Tinha
Lovano uns 18-19 anos, nos seus tempos de estudante, em Berklee, não havia
rádio universitária que não passasse duas canções chamadas ‘Tapestry’: uma, a de
Carole King, falava de uma tapeçaria que se podia “ver e sentir” mas que, ainda
assim, como uma mortalha, permanecia “impossível de agarrar”; a outra, a de Don
McLean, repetia mais ou menos o que Rilke havia escrito em “Cartas a um Jovem
Poeta”, que “o destino é como um tecido maravilhoso, amplo, no qual cada fio é
conduzido por dedos de uma delicadeza infinita, posto ao lado de outro fio” e,
por fim, “ligado a centenas de outros que o sustentam”. Ai, o que esta gente
não teria dado para ficar de molho no Ganges a ler a poesia de Rabindranath
Tagore: “A mesma torrente de vida/ Que dia e noite percorre as minhas veias/
Também percorre o mundo/ E dança em ritmo perfeito/ É a mesma vida que o fluxo
e refluxo do mar embalam/ O berço do nascimento e da morte.” Lovano não foi ao
Ganges, mas pelos vistos chega-lhe o Hudson e é daí que agora apresenta esta
“tapeçaria musical” pronta a entrelaçar “atmosferas e estados de espírito” e
temas de “natureza serena”. Como concluiu Borges, “a história universal talvez seja
a história de umas tantas metáforas”.
Então, numa leitura praticamente
ontológica, não é de estranhar que o disco de Lovano que menos deve à tradição do
jazz seja o mesmo que mais se dedica a refletir sobre a origem das coisas,
embora o seu autor, nos materiais promocionais da ECM, venha falar de uma
gravação que não só indica “onde estou” como também “onde estive e onde poderei
vir a estar” – devia ter na capa uma representação de Jano, o deus grego do
tempo, da mudança e da transição, com uma face virada para o passado e outra
para o futuro.
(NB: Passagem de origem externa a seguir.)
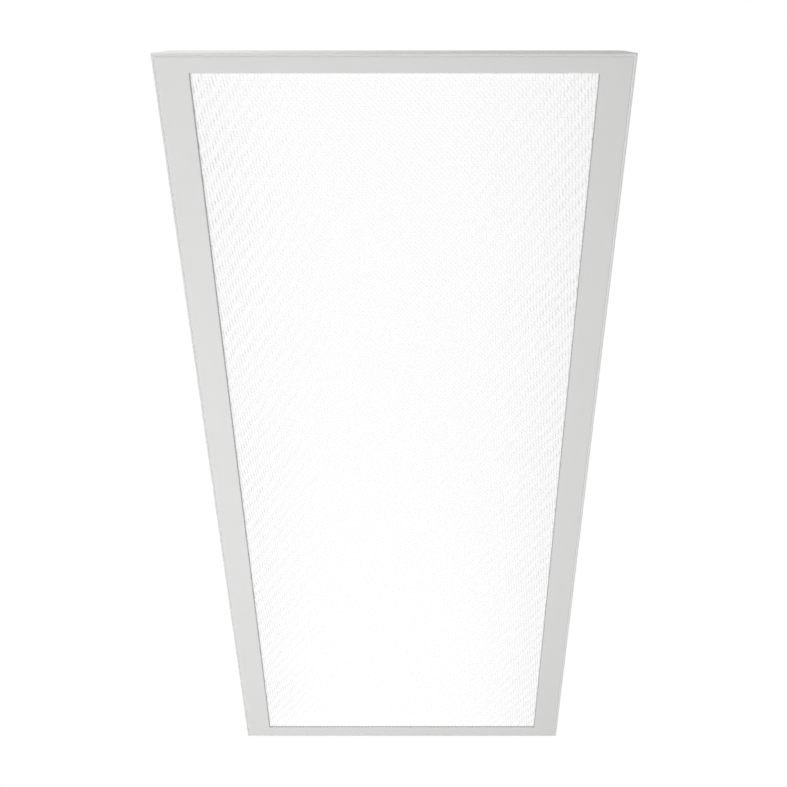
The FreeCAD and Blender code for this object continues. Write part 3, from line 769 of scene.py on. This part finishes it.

Talvez por isso tanto se detetem aqui as marcas da cerimónia: em
lentas procissões guiadas por gongos, em longos sopros que se diriam durar o
tempo que demora um pau de incenso a arder, em suaves acordes que agitam as
doze notas da escala cromática como que se fossem as doze pétalas do chakra do coração. Artificioso para uns,
mas absolutamente adequado para Joe Lovano, Marilyn Crispell e Carmen Castaldi,
trio que sabe que há muitas maneiras de se chegar à fonte.